[The exercise]
The lines to print start at the one containing "164], [772, 205.5]];" and end at the one containing "bpy.data.objects.remove(obj)"; print them exactly, ends included, and only them.

* START Extracted material *

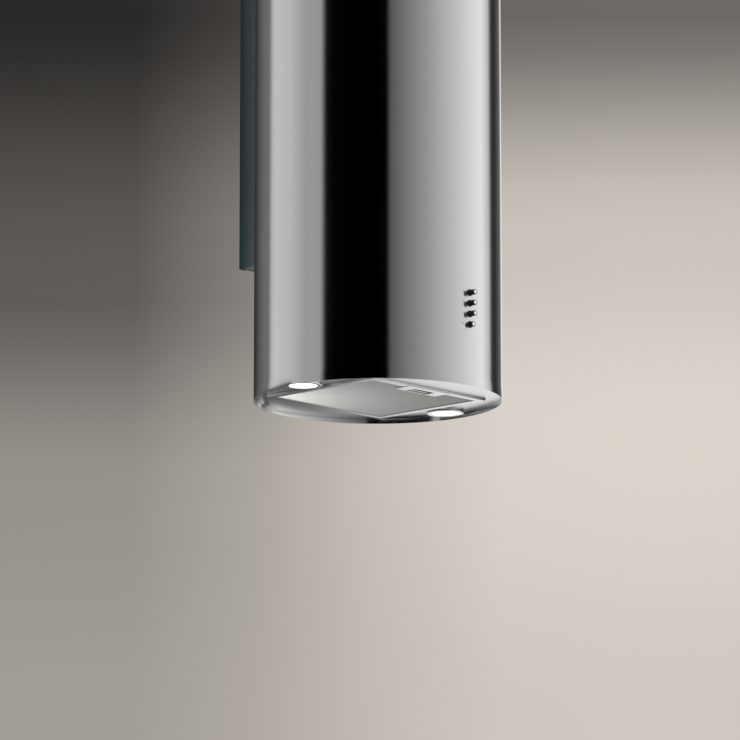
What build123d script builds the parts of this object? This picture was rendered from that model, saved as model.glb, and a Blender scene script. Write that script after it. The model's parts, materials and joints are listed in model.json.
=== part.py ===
"""Cylindrical wall range hood, in millimetres.

+Z is up, +Y points into the wall and -Y is the front, where the cook stands.
The origin is on the wall, at the centre of the four fixing holes. Heights in the
comments and in level() are measured up from the hood's lower rim.
"""
from build123d import *
import os
from math import cos, radians, sin, sqrt

os.makedirs("parts", exist_ok=True)

# ---------------------------------------------------------------- driving sizes
outer_radius = 215.0        # outside of the round body
shell = 1.0                 # body sheet
body_height = 900.0
standoff = 45.0             # from the back of the body to the wall
fixing_drop = 200.0         # centre of the wall holes below the top edge

recess = 9.0                # lower face of the bottom panel above the rim
panel_sheet = 1.2
panel_gap = 0.4             # between the panel's skirt and the body
skirt_height = 16.0

lens_radius = 25.7
lens_rebate = 1.5           # wall and play round the lens
bezel_lip = 5.8             # flange of the bezel beyond its hole
bezel_proud = 6.0           # face of the bezel below the panel
bezel_edge = 1.0            # from the bezel to the inside of the body
lamp_y = 6.0                # lamps behind the axis
lamp_can_height = 35.0

lamp_land = 3.5             # panel left between a bezel and the filter opening
corner_land = 18.6          # panel left between the opening's rear corners and its rim
filter_y = 4.0              # centre of the filter behind the axis
filter_height = 10.0
filter_proud = 4.0          # lower face of the cassette below the panel
filter_strip = 13.0         # visible border of the cassette
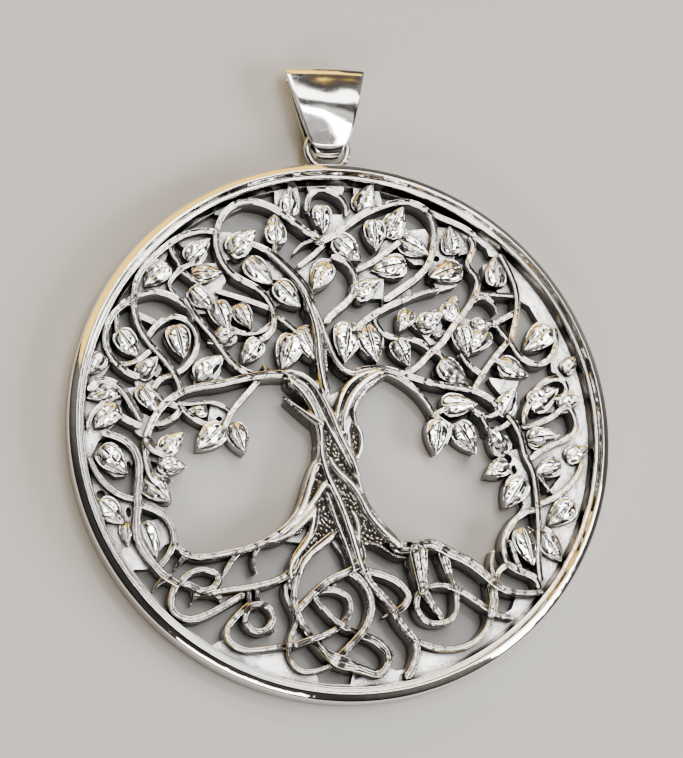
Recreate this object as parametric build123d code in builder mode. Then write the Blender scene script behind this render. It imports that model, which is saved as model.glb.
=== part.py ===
from build123d import *
from collections import namedtuple
import os

# Tree of life pendant, lying on its back: back on z = 0, face up, bail toward +Y.
# One silver casting carries rim, tree and hanging ring; a folded bail swings on the ring.

# Rim
disc_radius = 22.5
rim_width = 1.25
rim_height = 3.0
rim_back_bevel = 0.3
rim_crown_drop = 0.5
rim_crown_width = 0.8
rim_crown_peak = 0.27
rim_crown_inside_drop = 0.25
rim_step_drop = 0.65
rim_step_width = 0.15
rim_foot_width = 0.32

# Openwork tree
web_height = 1.3
vine_height = 2.0
root_height = 2.3
trunk_height = 2.8
trunk_core_height = 2.0
leaf_height = 2.5
relief_sink = 0.3
stem_width = 0.55
stem_top_share = 0.84
leaf_length = 2.66
leaf_width = 2.0
leaf_foot_reach = 0.47
leaf_foot_bulge = 0.05
leaf_foot_fullness = 0.72
leaf_tip_pull = 0.6
leaf_tip_fullness = 0.55
leaf_foot_share = 0.94
leaf_top_share = 0.6
smallest_opening = 0.06

# Hanging ring, soldered to the top of the rim
ring_radius = 1.75
ring_wire_radius = 0.3
ring_sink = 0.45
ring_height = 1.5
solder_foot_width = 2.2
solder_top_width = 1.2
solder_rise = 0.35
solder_height = 0.8

# Folded bail: three arcs of its loop, seen from the side, and how its back leaf narrows
bail_wall = 0.5
bail_bend_drop = 1.55
bail_bend_radius = 1.15
bail_belly_distance = 3.2
bail_belly_radius = 1.45
bail_top_distance = 6.05
bail_top_radius = 1.3
bail_back_share = 0.86
bail_side_reach = 0.6

openwork_radius = disc_radius - rim_width
unit = openwork_radius / 100

# Places are hundredths of the openwork radius, from the middle of the disc; stem widths
# are shares of the stem width, and leaf sizes shares of the leaf's length and width.
Stem = namedtuple("Stem", "start_width end_width route")
Leaf = namedtuple("Leaf", "x y turn size")
Plate = namedtuple("Plate", "corners")
Piercing = namedtuple("Piercing", "x y half_width half_height turn")

# Sides of the bail's front leaf: millimetres above its lowest point, and half the width there
Side = namedtuple("Side", "rise half_width")
BAIL_SIDES = (
    Side(0, 0.95), Side(0.4, 1.18), Side(0.85, 1.34), Side(1.2, 1.6), Side(1.85, 1.9), Side(3.05, 2.3),
    Side(4.85, 2.75), Side(6.15, 3.05), Side(7.55, 3.45), Side(8.5, 3.6),
)

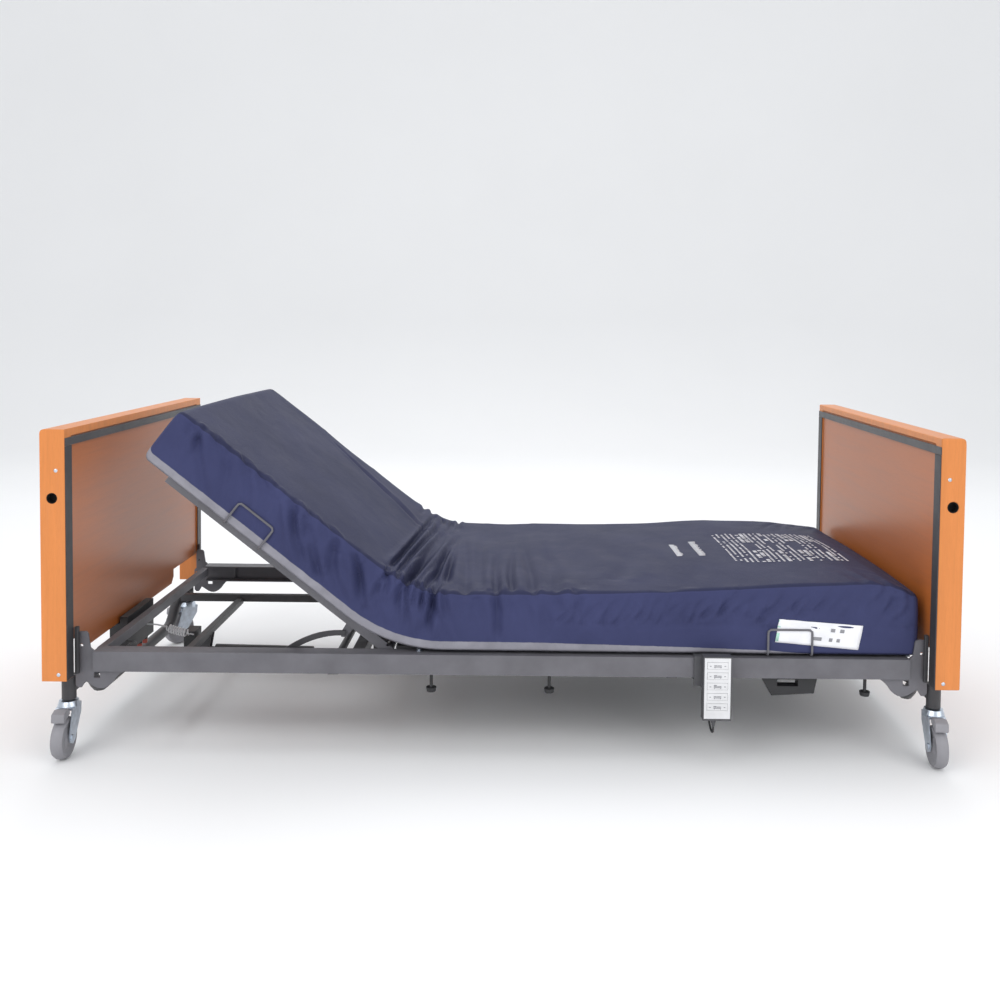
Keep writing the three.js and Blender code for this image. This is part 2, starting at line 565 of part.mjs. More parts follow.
// ---- hand screws and the hanger under the near rail ----------------------------------------
[-172, 117, 890].forEach((x, i) => {
  const stem = cylinderAt("z", 4, 40, x, -430, 185.5, 10);
  const cap = new THREE.CylinderGeometry(13, 11, 11, 20).rotateX(Math.PI / 2)
    .translate(x, -430, 163.5);
  add(`hand_screw_${i + 1}`, join(stem, cap), BLACK);
});

const hangerOutline = [[633, 205.5], [660, 158], [764, 164], [772, 205.5]];
const hangerWindow = box(674, 724, -500, -300, 182, 198);
add("accessory_hanger", cut(plateXZ(hangerOutline, -438, -410), hangerWindow), DARK_STEEL);

export default bed;
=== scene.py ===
import json
import math

import bmesh
import bpy
import numpy as np
from mathutils import Matrix, Vector


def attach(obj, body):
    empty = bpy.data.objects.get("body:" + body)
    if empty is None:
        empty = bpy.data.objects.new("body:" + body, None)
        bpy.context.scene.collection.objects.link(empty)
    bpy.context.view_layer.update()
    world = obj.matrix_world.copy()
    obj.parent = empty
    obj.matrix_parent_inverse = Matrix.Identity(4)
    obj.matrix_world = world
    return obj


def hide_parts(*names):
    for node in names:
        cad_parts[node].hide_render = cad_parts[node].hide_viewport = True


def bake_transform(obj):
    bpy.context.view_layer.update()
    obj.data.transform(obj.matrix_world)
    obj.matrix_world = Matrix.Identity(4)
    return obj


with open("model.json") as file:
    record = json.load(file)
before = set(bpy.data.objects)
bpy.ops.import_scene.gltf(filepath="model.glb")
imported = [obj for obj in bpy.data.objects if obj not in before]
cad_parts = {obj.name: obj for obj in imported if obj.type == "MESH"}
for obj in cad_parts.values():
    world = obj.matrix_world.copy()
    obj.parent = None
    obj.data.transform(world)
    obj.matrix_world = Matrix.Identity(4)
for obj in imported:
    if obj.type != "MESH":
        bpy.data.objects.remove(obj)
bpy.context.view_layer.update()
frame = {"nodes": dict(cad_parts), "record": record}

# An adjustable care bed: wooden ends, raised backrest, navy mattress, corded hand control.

MM = 0.001
NODES = frame["nodes"]
BODY_OF = {n: body for body, members in frame["record"]["behaviour"]["bodies"].items()
           for n in members}
rng = np.random.default_rng(7)


# ---- camera ------------------------------------------------------------------------

def place_camera():
    """A level view along +Y, pitched down and rolled a little; the lens axis is shifted."""
    pitch, roll = math.radians(2.545), math.radians(0.593)
    level = np.array([[1, 0, 0], [0, 0, -1], [0, 1, 0]], float)
    cp, sp, cr, sr = math.cos(pitch), math.sin(pitch), math.cos(roll), math.sin(roll)
    tilt = np.array([[1, 0, 0], [0, cp, -sp], [0, sp, cp]])
    turn = np.array([[cr, -sr, 0], [sr, cr, 0], [0, 0, 1]])
    right, down, ahead = turn @ tilt @ level
    data = bpy.data.cameras.new("camera")
    data.lens = 36.55
    data.sensor_width = 36
    data.shift_x = -0.0254
    data.shift_y = -0.132
    data.clip_end = 60
    camera = bpy.data.objects.new("camera", data)
    bpy.context.collection.objects.link(camera)
    axes = Matrix(np.column_stack([right, -down, -ahead]).tolist()).to_4x4()
    camera.matrix_world = Matrix.Translation((0.0507, -2.8811, 1.0618)) @ axes
    bpy.context.scene.camera = camera


place_camera()


# ---- materials ---------------------------------------------------------------------

class Shader:
    """A node tree with one Principled surface, and short calls that add to it."""

    def __init__(self, name, roughness=0.5, metallic=0.0, **sockets):
        self.material = bpy.data.materials.new(name)
        self.material.use_nodes = True
        self.nodes = self.material.node_tree.nodes
        self.links = self.material.node_tree.links
        self.surface = self.nodes["Principled BSDF"]
        self.surface.inputs["Roughness"].default_value = roughness
        self.surface.inputs["Metallic"].default_value = metallic
        for socket, value in sockets.items():
            self.surface.inputs[socket.replace("_", " ")].default_value = value
        self.coordinates = self.nodes.new("ShaderNodeTexCoord").outputs["Object"]

    def stretched(self, scale, turn=(0, 0, 0)):
        mapping = self.nodes.new("ShaderNodeMapping")
        mapping.inputs["Scale"].default_value = scale
        mapping.inputs["Rotation"].default_value = turn
        self.links.new(self.coordinates, mapping.inputs["Vector"])
        return mapping.outputs["Vector"]

    def noise(self, scale, detail=4.0, rough=0.55, vector=None, distortion=0.0):
        node = self.nodes.new("ShaderNodeTexNoise")
        node.inputs["Scale"].default_value = scale
        node.inputs["Detail"].default_value = detail
        node.inputs["Roughness"].default_value = rough
        node.inputs["Distortion"].default_value = distortion
        self.links.new(vector or self.coordinates, node.inputs["Vector"])
        return node.outputs["Fac"]

    def wave(self, scale, vector, distortion=0.0, direction="X"):
        node = self.nodes.new("ShaderNodeTexWave")
        node.bands_direction = direction
        node.inputs["Scale"].default_value = scale
        node.inputs["Distortion"].default_value = distortion
        self.links.new(vector, node.inputs["Vector"])
        return node.outputs["Fac"]

    def ramp(self, value, stops):
        node = self.nodes.new("ShaderNodeValToRGB")
        elements = node.color_ramp.elements
        while len(elements) < len(stops):
            elements.new(0.5)
        for element, (place, colour) in zip(elements, stops):
            element.position = place
            element.color = (*colour, 1)
        self.links.new(value, node.inputs["Fac"])
        return node.outputs["Color"]

    def scaled(self, value, low, high):
        node = self.nodes.new("ShaderNodeMapRange")
        node.inputs["To Min"].default_value = low
        node.inputs["To Max"].default_value = high
        self.links.new(value, node.inputs["Value"])
        return node.outputs["Result"]

    def ranged(self, value, start, end):
        """0 before start, 1 after end, a straight run between."""
        node = self.nodes.new("ShaderNodeMapRange")
        node.inputs["From Min"].default_value = start
        node.inputs["From Max"].default_value = end
        self.links.new(value, node.inputs["Value"])
        return node.outputs["Result"]

    def chosen(self, factor, a, b):
        node = self.nodes.new("ShaderNodeMix")
        node.data_type = "RGBA"
        self.links.new(factor, node.inputs["Factor"])
        self.links.new(a, node.inputs["A"])
        self.links.new(b, node.inputs["B"])
        return node.outputs["Result"]

    def combined(self, a, b, kind="ADD"):
        node = self.nodes.new("ShaderNodeMath")
        node.operation = kind
        self.links.new(a, node.inputs[0])
        self.links.new(b, node.inputs[1])
        return node.outputs["Value"]

    def blended(self, factor, a, b, kind="MULTIPLY"):
        node = self.nodes.new("ShaderNodeMix")
        node.data_type = "RGBA"
        node.blend_type = kind
        node.inputs["Factor"].default_value = factor
        self.links.new(a, node.inputs["A"])
        self.links.new(b, node.inputs["B"])
        return node.outputs["Result"]

    def colour(self, socket):
        self.links.new(socket, self.surface.inputs["Base Color"])
        return self

    def roughness(self, value, low, high):
        self.links.new(self.scaled(value, low, high), self.surface.inputs["Roughness"])
        return self

    def bump(self, height, strength, depth):
        node = self.nodes.new("ShaderNodeBump")
        node.inputs["Strength"].default_value = strength
        node.inputs["Distance"].default_value = depth
        self.links.new(height, node.inputs["Height"])
        if self.surface.inputs["Normal"].is_linked:
            self.links.new(self.surface.inputs["Normal"].links[0].from_socket,
                           node.inputs["Normal"])
        self.links.new(node.outputs["Normal"], self.surface.inputs["Normal"])
        return self


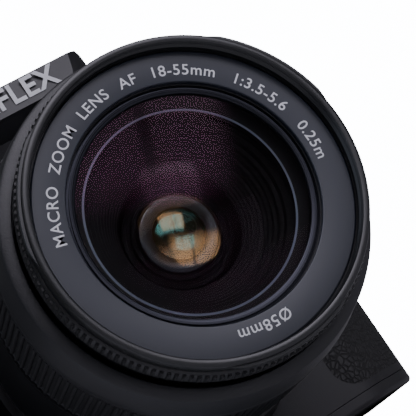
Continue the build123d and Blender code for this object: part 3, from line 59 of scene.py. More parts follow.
# %% The optical axis and the mount face
ring_low, ring_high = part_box("filter_ring")
mount_low, mount_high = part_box("mount_ring")
AXIS_Z = (mount_low.z + mount_high.z) / 2
FLANGE_Y = mount_low.y
LENS_LENGTH = (FLANGE_Y - ring_low.y) / MM
RIM_RADIUS = (ring_high.x - ring_low.x) / 2 / MM - 0.6
print("lens length", round(LENS_LENGTH, 2), "mm, rim radius", round(RIM_RADIUS, 2), "mm")

# %% [markdown]
# The camera comes early, because it decides how much detail each piece needs. It is a long lens held
# close to the front rim, a little below it and on the grip side, and rolled, so the rim fills the frame.

# %% Camera
VIEW_PLACE = Vector((-87.94, -344.93, -9.24)) * MM
VIEW_RIGHT = Vector((0.8142, -0.1883, -0.5492))
VIEW_UP = Vector((0.4697, -0.3423, 0.8138))
FOCAL_MM = 132.7

camera_data = bpy.data.cameras.new("viewpoint")
camera_data.lens = FOCAL_MM
camera_data.sensor_width = 36
camera_data.clip_start = 0.01
camera = bpy.data.objects.new("viewpoint", camera_data)
toward_viewer = VIEW_RIGHT.cross(VIEW_UP).normalized()
level_up = toward_viewer.cross(VIEW_RIGHT).normalized()
turned = Matrix((VIEW_RIGHT, level_up, toward_viewer)).transposed().to_4x4()
camera.matrix_world = Matrix.Translation(VIEW_PLACE) @ turned
bpy.context.scene.collection.objects.link(camera)
bpy.context.scene.camera = camera
print("camera:", FOCAL_MM, "mm lens")

# %% [markdown]
# Colours are written the way a paint chart gives them, as sRGB hex, and one function turns them into
# the linear values that the renderer works in. A second small function adds a node with its settings
# and links, so a material below reads as a short list of what it is made of.

# %% Colour and node helpers
def linear(hex_colour):
    """A linear RGBA colour from an sRGB hex value such as #1b1c1e."""
    channels = [int(hex_colour[i:i + 2], 16) / 255 for i in (1, 3, 5)]
    return tuple(c / 12.92 if c <= 0.04045 else ((c + 0.055) / 1.055) ** 2.4 for c in channels) + (1.0,)


def add_node(tree, kind, settings=None, links=None):
    """Add a node; settings go on its properties or sockets, links join other nodes' outputs to its inputs."""
    made = tree.nodes.new(kind)
    for key, value in (settings or {}).items():
        if isinstance(key, str) and hasattr(made, key):
            setattr(made, key, value)
        else:
            made.inputs[key].default_value = value
    for key, source in (links or {}).items():
        tree.links.new(source, made.inputs[key])
    return made


def new_material(name, shader):
    """A material with one Principled shader with these values; returns it, its tree and the shader."""
    material = bpy.data.materials.new(name)
    material.use_nodes = True
    tree = material.node_tree
    principled = tree.nodes["Principled BSDF"]
    for key, value in shader.items():
        principled.inputs[key].default_value = value
    return material, tree, principled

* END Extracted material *

[Task result]
const hangerOutline = [[633, 205.5], [660, 158], [764, 164], [772, 205.5]];
const hangerWindow = box(674, 724, -500, -300, 182, 198);
add("accessory_hanger", cut(plateXZ(hangerOutline, -438, -410), hangerWindow), DARK_STEEL);

export default bed;
=== scene.py ===
import json
import math

import bmesh
import bpy
import numpy as np
from mathutils import Matrix, Vector


def attach(obj, body):
    empty = bpy.data.objects.get("body:" + body)
    if empty is None:
        empty = bpy.data.objects.new("body:" + body, None)
        bpy.context.scene.collection.objects.link(empty)
    bpy.context.view_layer.update()
    world = obj.matrix_world.copy()
    obj.parent = empty
    obj.matrix_parent_inverse = Matrix.Identity(4)
    obj.matrix_world = world
    return obj


def hide_parts(*names):
    for node in names:
        cad_parts[node].hide_render = cad_parts[node].hide_viewport = True


def bake_transform(obj):
    bpy.context.view_layer.update()
    obj.data.transform(obj.matrix_world)
    obj.matrix_world = Matrix.Identity(4)
    return obj


with open("model.json") as file:
    record = json.load(file)
before = set(bpy.data.objects)
bpy.ops.import_scene.gltf(filepath="model.glb")
imported = [obj for obj in bpy.data.objects if obj not in before]
cad_parts = {obj.name: obj for obj in imported if obj.type == "MESH"}
for obj in cad_parts.values():
    world = obj.matrix_world.copy()
    obj.parent = None
    obj.data.transform(world)
    obj.matrix_world = Matrix.Identity(4)
for obj in imported:
    if obj.type != "MESH":
        bpy.data.objects.remove(obj)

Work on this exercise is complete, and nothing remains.